The final calculated height of the plume is of paramount importance because it allows us to define a single, critical variable for all subsequent modeling:
- Effective Source Height (H): This is the sum of the physical stack height and the calculated plume rise.
This concept is a cornerstone of pollution modeling. It establishes the starting altitude from which we can then calculate the pollutant’s subsequent journey. Once this effective height is established, the next stage of that journey is determined by atmospheric transport.
2.3 Atmospheric Transport: Following the Wind
The core principle of atmospheric transport is simple: pollutants travel with the wind. The practical application of this principle, however, is complex. Wind data, especially at the level of detail required for pollution studies, is often scarce. While hourly ground-level wind observations are available at airports, these stations can be hundreds of kilometers apart. Furthermore, data on winds above the surface layer, where many pollutants actually travel, is even more limited.
This data gap has led to the development of mesometeorology, the study of weather systems on a scale of several kilometers to about 100 kilometers. On this scale, wind patterns are strongly influenced by local surface features. Hills, valleys, large lakes, and even entire cities create their own complex and time-varying wind patterns, such as daytime sea breezes or nighttime mountain-valley flows. A major task for the air pollution meteorologist is to infer these intricate local wind fields from the sparse data provided by standard weather stations.
In some areas, specialized tools like the tetroon—a tetrahedral balloon that drifts with the wind and is tracked by radar—have been used to conduct detailed local wind studies. As a result, the complex mesoscale wind features of major cities like New York and Chicago are now well understood. While transport determines the path a plume will follow, it is the process of dispersion that determines the plume’s size, shape, and concentration along that path.
2.4 Atmospheric Dispersion: The Role of Turbulence
Atmospheric dispersion is controlled by two key factors. The first is the mean wind speed, which provides a simple diluting effect: for a continuous source, a faster wind will spread the emitted puffs of pollution farther apart, resulting in a lower concentration.

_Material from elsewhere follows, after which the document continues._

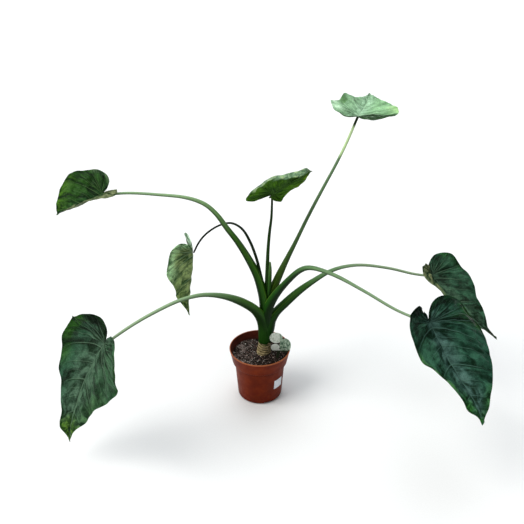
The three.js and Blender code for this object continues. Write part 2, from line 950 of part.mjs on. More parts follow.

The second, and more complex, factor is atmospheric turbulence. Turbulence consists of a chaotic mix of horizontal and vertical eddies that mix the polluted air with the surrounding clean air, causing the plume to spread out and its peak concentration to decrease.
The Twin Engines of Turbulence: Convection and Wind Shear
Atmospheric eddies, the agents of turbulent mixing, are created by two primary mechanisms:
- Convective Turbulence: This is thermal turbulence, driven by heating from below. When the sun warms the ground, the air near the surface becomes buoyant and rises, creating vertical eddies. This process is strongest when the atmospheric temperature decreases rapidly with height (a steep lapse rate) and is the dominant mixing mechanism on clear, sunny days with light winds.
- Mechanical Turbulence: This is turbulence generated by wind shear, which is simply a change in wind speed with height. Because wind speed is zero at the ground and increases with altitude, some degree of mechanical turbulence is almost always present. It increases with overall wind speed and is significantly enhanced by surface roughness. This roughness is characterized by a parameter called the “roughness length” (z₀). This value is small over smooth surfaces like sand (around 0.1 cm) but can be several meters over the complex terrain of a city.
The Richardson Number (Ri): A Unified Measure of Stability
The relative dominance of convective versus mechanical turbulence is quantified by a critical dimensionless parameter called the Richardson number (Ri). It represents the ratio of convective energy to mechanical energy. By measuring or estimating the Richardson number, we can classify the atmosphere’s stability and predict its capacity for dispersion.
| Ri Value | Turbulence Characteristic | Implication for Plume Dispersion |
| Ri < −0.04 | Convective mixing dominates mechanical mixing | Very strong vertical and lateral spreading (“looping” plume). |
| −0.03 < Ri < 0 | Mechanical turbulence and convection, but mixing is mostly mechanical | Strong spreading, but more organized than pure convection. |
| Ri ≈ 0 | Mechanical turbulence only (neutral conditions) | Moderate, cone-shaped spreading. |
| 0 < Ri < 0.25 | Mechanical turbulence, weakened by stable stratification | Weak vertical spreading. |
| Ri > 0.25 | No vertical mixing; vertical turbulence is suppressed | Plume spreads horizontally but not vertically (“fanning” plume). |
As visualized in meteorological diagrams, a plume’s behavior changes dramatically with stability. Under convection-dominant conditions (large negative Ri), the plume is caught in strong updrafts and downdrafts, causing it to loop and spread rapidly in all directions. In a neutral atmosphere dominated by mechanical turbulence (Ri ≈ 0), the plume spreads in a relatively uniform, cone-like shape. Finally, in very stable conditions (Ri > 0.25), vertical turbulence is effectively eliminated. The plume is unable to spread vertically and instead fans out horizontally in a thin, flat layer.
In summary, dispersion is strongest on clear days with light winds when convection is dominant. It is weakest during clear nights with light winds when a stable inversion forms. In between these extremes, during periods of strong winds, mechanical turbulence creates intermediate levels of dispersion. These physical principles provide the foundation for the mathematical models we use to estimate pollutant concentrations.